[Extracted records]

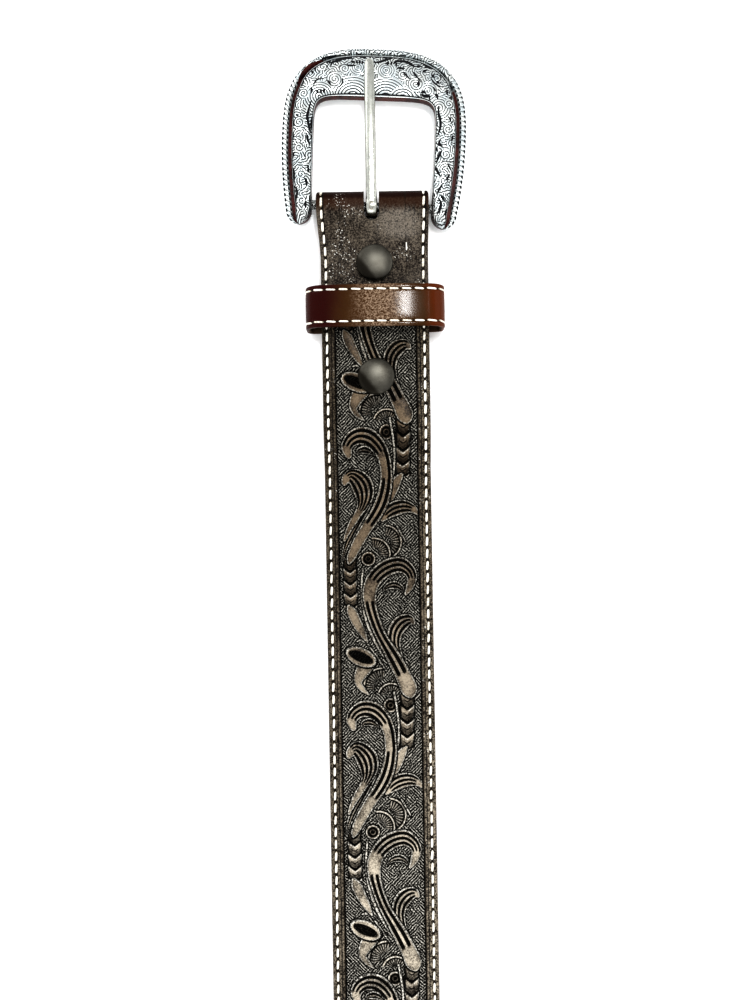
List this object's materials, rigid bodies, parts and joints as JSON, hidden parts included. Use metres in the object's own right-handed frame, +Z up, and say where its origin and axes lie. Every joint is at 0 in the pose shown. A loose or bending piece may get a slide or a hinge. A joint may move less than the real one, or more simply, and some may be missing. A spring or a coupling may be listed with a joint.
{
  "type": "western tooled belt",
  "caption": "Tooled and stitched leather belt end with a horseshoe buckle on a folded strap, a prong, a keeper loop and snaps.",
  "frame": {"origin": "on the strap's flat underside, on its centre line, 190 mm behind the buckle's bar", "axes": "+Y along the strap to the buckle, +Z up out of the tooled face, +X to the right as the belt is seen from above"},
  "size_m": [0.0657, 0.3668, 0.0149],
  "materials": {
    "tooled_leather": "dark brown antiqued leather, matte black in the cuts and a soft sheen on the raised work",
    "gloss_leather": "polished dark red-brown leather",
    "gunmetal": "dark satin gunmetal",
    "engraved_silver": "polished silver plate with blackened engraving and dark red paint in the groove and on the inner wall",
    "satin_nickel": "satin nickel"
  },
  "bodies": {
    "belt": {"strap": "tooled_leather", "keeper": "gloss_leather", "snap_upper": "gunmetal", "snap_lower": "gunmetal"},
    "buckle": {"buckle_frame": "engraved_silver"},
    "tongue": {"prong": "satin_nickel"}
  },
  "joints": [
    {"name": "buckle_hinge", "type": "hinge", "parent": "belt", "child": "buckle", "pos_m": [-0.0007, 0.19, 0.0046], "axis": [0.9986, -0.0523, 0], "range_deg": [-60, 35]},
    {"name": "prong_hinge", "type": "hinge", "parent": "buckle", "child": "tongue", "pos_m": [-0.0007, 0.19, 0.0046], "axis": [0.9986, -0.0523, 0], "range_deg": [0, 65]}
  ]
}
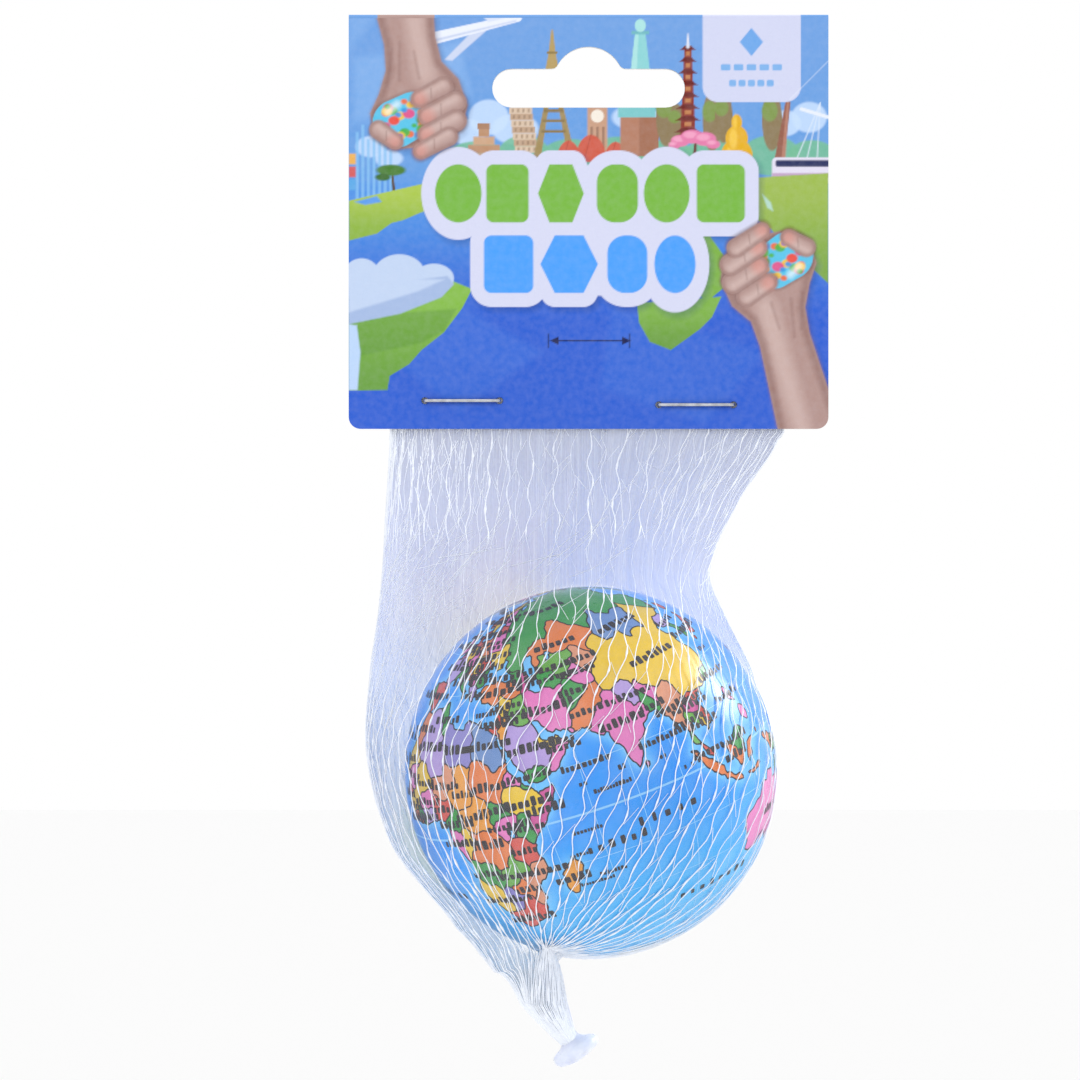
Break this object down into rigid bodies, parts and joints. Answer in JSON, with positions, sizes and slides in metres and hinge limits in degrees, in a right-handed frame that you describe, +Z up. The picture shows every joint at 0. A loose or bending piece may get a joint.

REQUIRED WORK — Write out the entries in full, exactly as given.

IN RESPONSE —
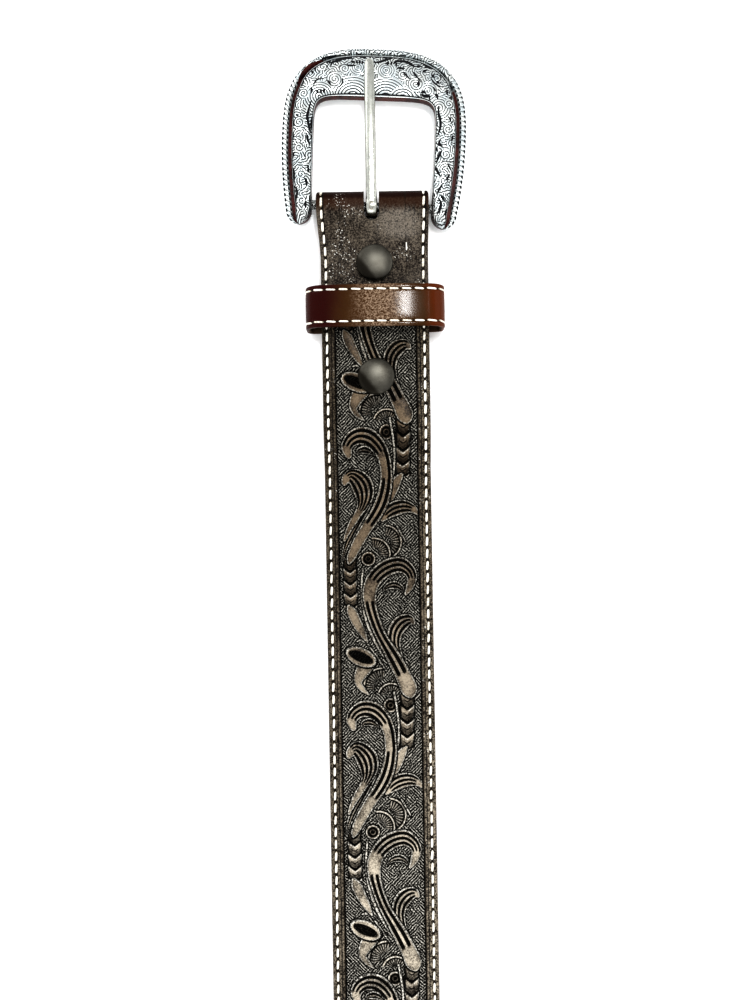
List this object's materials, rigid bodies, parts and joints as JSON, hidden parts included. Use metres in the object's own right-handed frame, +Z up, and say where its origin and axes lie. Every joint is at 0 in the pose shown. A loose or bending piece may get a slide or a hinge. A joint may move less than the real one, or more simply, and some may be missing. A spring or a coupling may be listed with a joint.
{
  "type": "western tooled belt",
  "caption": "Tooled and stitched leather belt end with a horseshoe buckle on a folded strap, a prong, a keeper loop and snaps.",
  "frame": {"origin": "on the strap's flat underside, on its centre line, 190 mm behind the buckle's bar", "axes": "+Y along the strap to the buckle, +Z up out of the tooled face, +X to the right as the belt is seen from above"},
  "size_m": [0.0657, 0.3668, 0.0149],
  "materials": {
    "tooled_leather": "dark brown antiqued leather, matte black in the cuts and a soft sheen on the raised work",
    "gloss_leather": "polished dark red-brown leather",
    "gunmetal": "dark satin gunmetal",
    "engraved_silver": "polished silver plate with blackened engraving and dark red paint in the groove and on the inner wall",
    "satin_nickel": "satin nickel"
  },
  "bodies": {
    "belt": {"strap": "tooled_leather", "keeper": "gloss_leather", "snap_upper": "gunmetal", "snap_lower": "gunmetal"},
    "buckle": {"buckle_frame": "engraved_silver"},
    "tongue": {"prong": "satin_nickel"}
  },
  "joints": [
    {"name": "buckle_hinge", "type": "hinge", "parent": "belt", "child": "buckle", "pos_m": [-0.0007, 0.19, 0.0046], "axis": [0.9986, -0.0523, 0], "range_deg": [-60, 35]},
    {"name": "prong_hinge", "type": "hinge", "parent": "buckle", "child": "tongue", "pos_m": [-0.0007, 0.19, 0.0046], "axis": [0.9986, -0.0523, 0], "range_deg": [0, 65]}
  ]
}
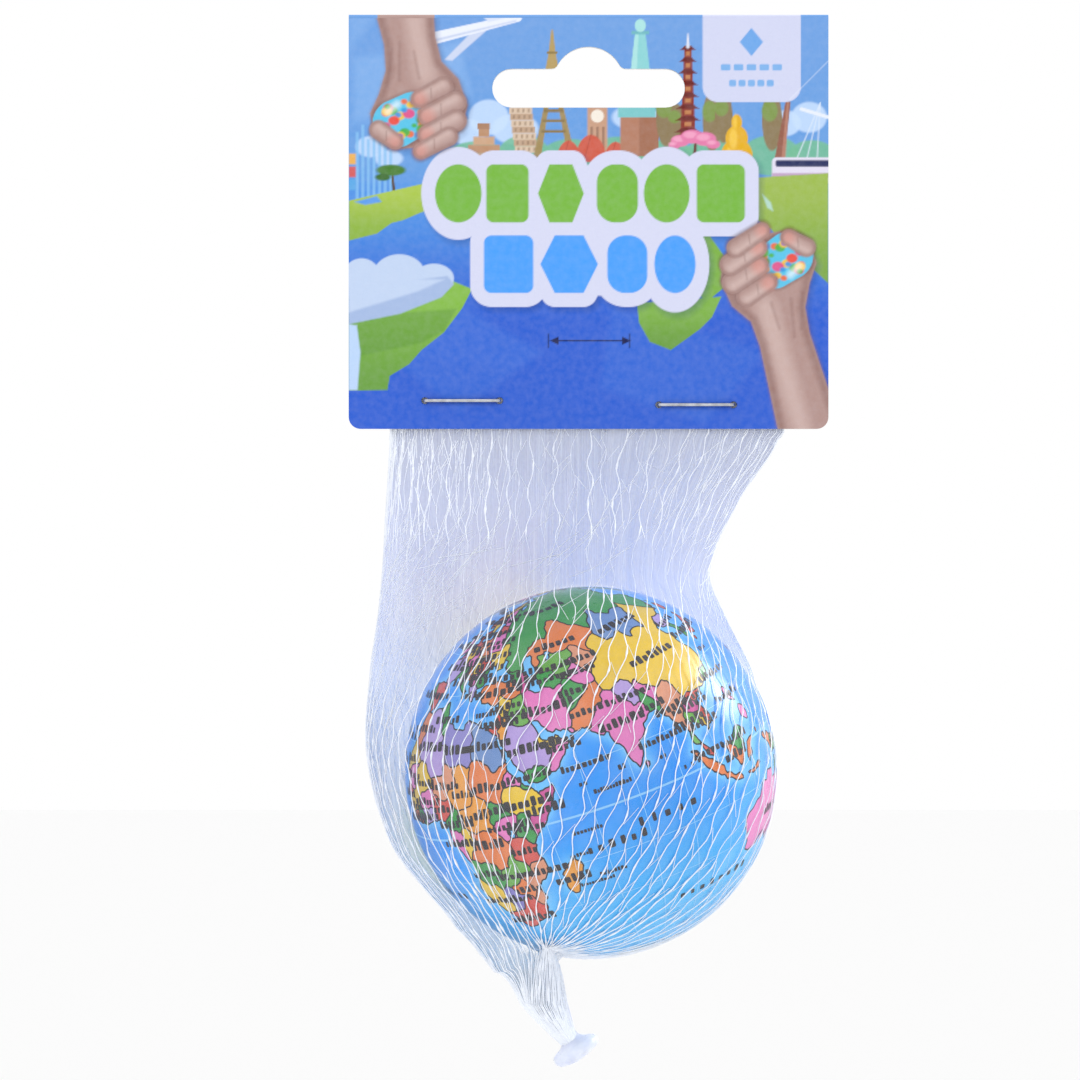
Break this object down into rigid bodies, parts and joints. Answer in JSON, with positions, sizes and slides in metres and hinge limits in degrees, in a right-handed frame that you describe, +Z up. The picture shows every joint at 0. A loose or bending piece may get a joint.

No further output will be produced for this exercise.